MAAIF, World Bank Discuss ACDP Progress
The Permanent Secretary of the Ministry of Agriculture, Animal Industry and Fisheries (MAAIF), Maj. Gen. (Rtd) David Kasura-Kyomukama, Monday morning chaired a meeting with the coordination unit of the Agriculture Cluster Development Project (ACDP) and representatives of the World Bank who will be undertaking an implementation mission on ACDP.
The ACDP, a $ 248 million project, is a crop sub-sector project supported by the World Bank and implemented by the government through MAAIF since 2017.
The objective of ACDP for Uganda is to raise the quantity and quality of agricultural productivity and production to meet domestic demand and to expand exports to the EAC and COMESA, or East African, and the Common Market for Eastern and Southern Africa.
The project also aims to raise on-farm productivity, production, and marketable volumes of maize, beans, rice, cassava, and coffee in 57 districts organized into 12 geographical clusters.
Through the ACDP, the government has also eliminated hindrances to transportation along farm access roads for the benefit of farming communities in the 57 project districts.
The government has been running a subsidy programme to enable farmers to access critical farm inputs including fertilizers and agrochemicals at subsidized prices. So far, 117 farmer organizations signed grant agreements with the government and are receiving grants.
The matching grant is a cost-sharing mechanism where the government finances 67 percent of the cost of tools, equipment, machinery, and services needed to scale up post-harvest handling.
No Value For Money
In July 2022, Members of Parliament called for a probe into the implementation of the Agriculture Cluster Development Project (ACDP), citing failure to meet the intended expectation and lack of value for money.

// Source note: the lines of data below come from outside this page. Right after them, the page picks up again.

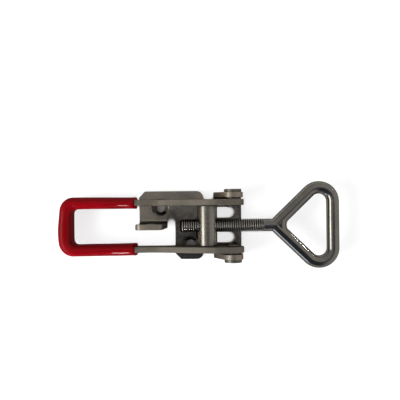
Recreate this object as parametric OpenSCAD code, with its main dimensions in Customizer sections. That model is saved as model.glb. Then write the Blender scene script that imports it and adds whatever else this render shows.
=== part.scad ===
// Adjustable toggle bolt latch with a padlock lug, shown latched.
// Origin: on the mounting face, on the centre line, directly below the handle's pivot.
// +X points towards the loop of the draw bolt, +Z away from the mounting face.

/* [Sheet metal base] */
// Thickness of the base sheet
plate_t = 2.5; // [2:0.1:3]
// Inside radius of the base's bends
bend_r = 1.25; // [1:0.05:1.6]
// Width across the two feet
foot_span = 32; // [28:0.5:38]
// From the pivot axis back to the rear edge of the base
base_rear = 43.3; // [40:0.5:50]
// From the pivot axis back to the rear edge of the short foot
short_foot_rear = 26.5; // [24:0.5:28]
// Radius of the feet's front corners
foot_corner_r = 3.2; // [1:0.1:4]
// Length of the chamfer on the feet's rear corners
foot_chamfer = 2.7; // [1:0.1:4]
// From the pivot axis back to the rear edge of the ears
ear_rear = 8.5; // [7.5:0.1:10]
// Radius of the ears' rounded tops
ear_r = 4.6; // [4.2:0.1:6]
// Gap between the short foot's rear edge and the lug
notch_w = 3.6; // [3:0.1:5]
// How far the ear's rear edge stands from the feet
relief_w = 4.7; // [2:0.1:6]

/* [Padlock lug] */
// Diameter of the padlock hole
lug_hole_d = 5.5; // [4:0.1:6]
// Room for the shackle between the handle bar and the hole's lower edge
shackle_clear = 3.2; // [1:0.1:4]
// Metal left above the padlock hole
lug_rim = 2.1; // [1.5:0.1:4]
// How much shorter the lug is at its top than at its root
lug_taper = 1.2; // [0.5:0.1:3]
// Radius of the lug's upper corners
lug_corner_r = 2.6; // [1:0.1:4]

/* [Screw holes] */
// Diameter of the countersunk screw holes
screw_d = 4.3; // [3:0.1:4.6]
// Diameter of the countersinks at the surface, cut at 90 degrees
countersink_d = 8; // [6:0.1:9]
// From the pivot axis back to the rear screw hole
rear_screw_back = 33.6; // [32:0.1:37]
// From the centre line out to the rear screw hole
rear_screw_side = 8.2; // [7:0.1:10]
// From the pivot axis back to the front screw hole
front_screw_back = 19.6; // [18.5:0.1:21]
// From the centre line out to the front screw hole
front_screw_side = 9.1; // [8:0.1:10]
// Diameter of the round hole between the slots and the screw holes
pilot_d = 4; // [3:0.1:4.5]
// From the pivot axis back to that round hole
pilot_back = 14.9; // [14.7:0.1:15.2]
// From the centre line out to that round hole
pilot_side = 4.6; // [4:0.1:5]
// Width of the two adjusting slots
slot_w = 5; // [4:0.1:5.5]
// Length of the slots from end to end
slot_l = 12; // [8:0.5:12]
// From the centre line out to the middle of each slot
slot_side = 5.85; // [5:0.05:6.5]
// From the pivot axis forward to the slots' front ends
slot_front = 1.7; // [0.5:0.1:2.2]

/* [Pivot rivets] */
// Diameter of the rivets the handle turns on
pivot_d = 5; // [4:0.1:6]
// Diameter and thickness of the heads outside the ears
rivet_head_d = 7.8; // [7:0.1:9]
rivet_head_t = 1.3; // [0.8:0.1:1.8]
// Diameter and height of the heads formed inside the handle's arms
rivet_tip_d = 6; // [5.6:0.1:7]
rivet_tip_t = 0.8; // [0.5:0.1:2]

/* [Handle] */
// Width across the handle's arms
handle_w = 24.2; // [22:0.2:28]
// From the pivot axis back to the handle bar's rear face
handle_l = 78.2; // [72:0.5:100]
// Thickness of the handle bar
bar_t = 2.8; // [2.5:0.1:4]
// Height of the handle bar
bar_h = 7; // [6:0.1:8]
// Radius of the arms' rounded front ends
arm_eye_r = 5; // [4.5:0.1:6]
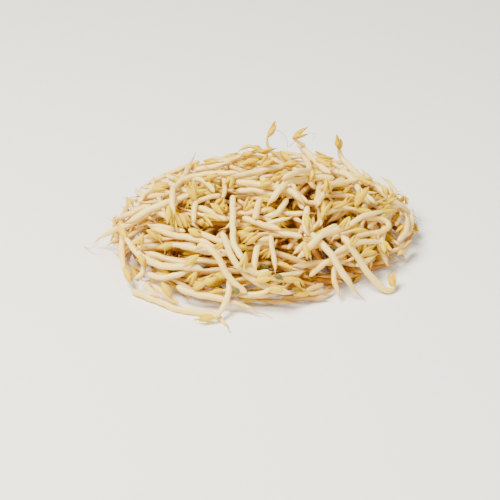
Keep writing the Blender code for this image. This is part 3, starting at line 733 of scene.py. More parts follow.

The call followed an oversight visit by the MPs on the Committee on Agriculture, Animal Industry, and Fisheries to Kyotera, Rakai, Masaka, and Kalungu districts on 12 July 2022.
The committee’s vice chairperson, Dr Agnes Atim, said that the mid-term monitoring and evaluation report presented to Parliament was contrary to what they discovered on the ground.
“The report we read shows that everything was well in terms of supervision, project implementation, and its impact. We thought for once we had a project that would change the lives of our people,” she said.
Beneficiaries who talked to the MPs said they had not been trained as the agriculture ministry and the district leaders had claimed in their reports.
“With limited monitoring from the district and the ministry, we feel there is a need for investigation to unearth any rot and misuse of funds,” Dr Atim said
“We have not seen the element of capacity building. The cooperative societies do not have proper books of accounts, no offices, and no clear records of how they implemented the projects,” she added.
“The first thing we noticed was the infrastructure. In our view, they do not conform to the set standards except for one cooperative society we visited in Kyotera. You do not know whether they constructed a store, a warehouse or just a building,” she further added.